Chimamanda Ngozi Adichie is a Nigerian author whose fiction explores race, migration, identity, and cultural expectation with intelligence and warmth.
Her novel Americanah follows Ifemelu and Obinze, two young Nigerians in love whose lives diverge as they pursue new futures in different countries.
Ifemelu moves to America, where she confronts race in a new way and begins writing a popular blog about her experiences. Obinze, meanwhile, goes to Britain and faces the instability of life as an undocumented immigrant.
Spanning years and continents, the novel offers sharp observations about belonging, reinvention, and the social meanings attached to race. Readers who admire Hansberry’s honesty and insight into identity will find much to appreciate here.

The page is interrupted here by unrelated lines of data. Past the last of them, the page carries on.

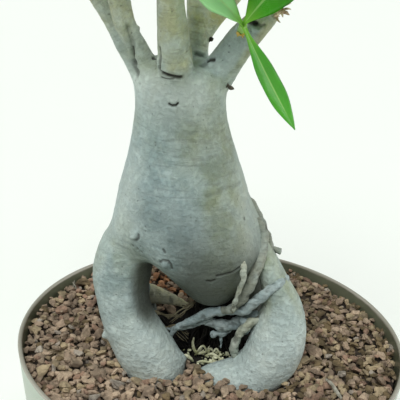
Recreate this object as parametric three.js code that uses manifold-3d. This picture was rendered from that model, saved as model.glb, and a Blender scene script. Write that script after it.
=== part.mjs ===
// A potted desert rose: a round pot filled with potting mix and topped with lava grit, a swollen stem standing
// on thick bare roots, and short thick branches that end in rosettes of leaves.
// Millimetres, +Z up. The origin is the centre of the pot's underside, and the photographed side faces -Y.
import * as THREE from "three";
import { mergeVertices } from "three/addons/utils/BufferGeometryUtils.js";
import Module from "manifold-3d";

const wasm = await Module();
wasm.setup();

// Driving dimensions
const CLEARANCE = 0.3;
const pot = { rimRadius: 130, baseRadius: 112, height: 150, wall: 3, floor: 6, footEdge: 3, sides: 44 };
const drain = { holes: 6, holeRadius: 6, ringRadius: 55, sides: 12 };
const mix = { top: 123 };
const grit = { top: 135, pitch: 20.5, bulge: 3.4, valley: 2.2, flatShare: 0.6, jitter: 0.2, tilt: 0.17 };
// The grit lies higher towards the pot's wall: how much, and the radii where it starts and stops to rise.
const bank = { rise: 8, foot: 76, top: 118 };
const leaf = { length: 72, halfWidth: 9.5, thickness: 1.4, petiole: 1.3, fold: 0.22, bend: 26 };
const shoot = { height: 15, tipRadius: 1.8, footShare: 0.8, sides: 8 };
// The leaves of a rosette, from the lowest to the topmost: rise in degrees, share of the length, place on the shoot.
const lowLeaf = { rise: 8, length: 1, place: 0.25 };
const topLeaf = { rise: 62, length: 0.62, place: 0.92 };
const crowdedRise = 80;
const rosetteSpread = { rise: 8, length: 0.08 };
// How many sides each kind of limb has, and steps between one station and the next.
const facets = { stem: [24, 1], thickRoot: [12, 2], thinRoot: [6, 1], branch: [12, 1], scale: [6, 1] };
const GOLDEN_ANGLE = THREE.MathUtils.degToRad(137.508);

// Colours and finishes
const finish = {
  pot: new THREE.MeshStandardMaterial({ color: 0xa9b3a4, roughness: 0.45, metalness: 0 }),
  mix: new THREE.MeshStandardMaterial({ color: 0x3a2c22, roughness: 1, metalness: 0 }),
  grit: new THREE.MeshStandardMaterial({ color: 0x7d6452, roughness: 0.95, metalness: 0 }),
  bark: new THREE.MeshStandardMaterial({ color: 0x8fa198, roughness: 0.6, metalness: 0 }),
  leaf: new THREE.MeshStandardMaterial({ color: 0x4f9a38, roughness: 0.35, metalness: 0 }),
};

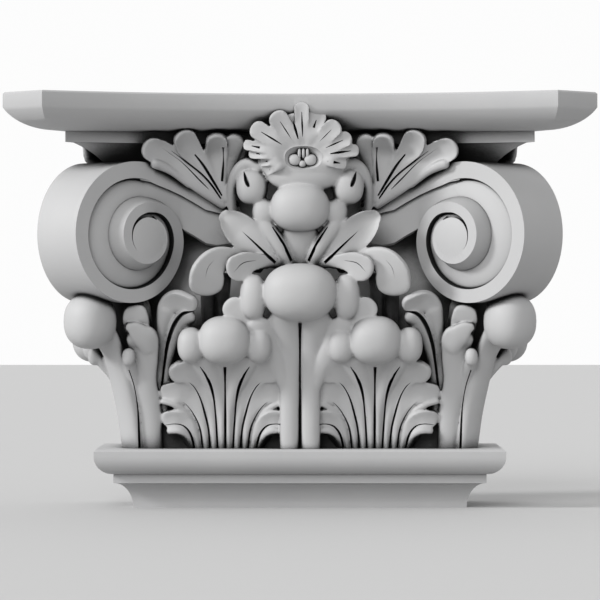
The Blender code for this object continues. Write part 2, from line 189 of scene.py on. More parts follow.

Ta-Nehisi Coates is an influential writer whose work examines race and identity in America with urgency and precision. In Between the World and Me, he addresses his teenage son in a powerful letter about what it means to grow up Black in America.
Drawing on memories of his youth in Baltimore, Coates blends personal narrative with reflections on history, violence, fear, and hope.
Readers who appreciate Hansberry’s clear-eyed view of American society will likely respond to Coates’ intimate voice and moral seriousness.
The book combines memoir and social critique in a way that is both accessible and deeply challenging.
Readers who appreciate Lorraine Hansberry might also enjoy Gwendolyn Brooks, an influential poet and author known for her perceptive portrayals of African American life.
Her novel Maud Martha follows a young black woman living on the South Side of Chicago.
Through an intimate account of Maud Martha’s experiences, desires, disappointments, and quiet resilience, Brooks explores identity, beauty, race, and gender with great subtlety.
Fans of A Raisin in the Sun will recognize similar themes of dignity, hope, and the search for self-worth in Brooks’ understated but moving storytelling.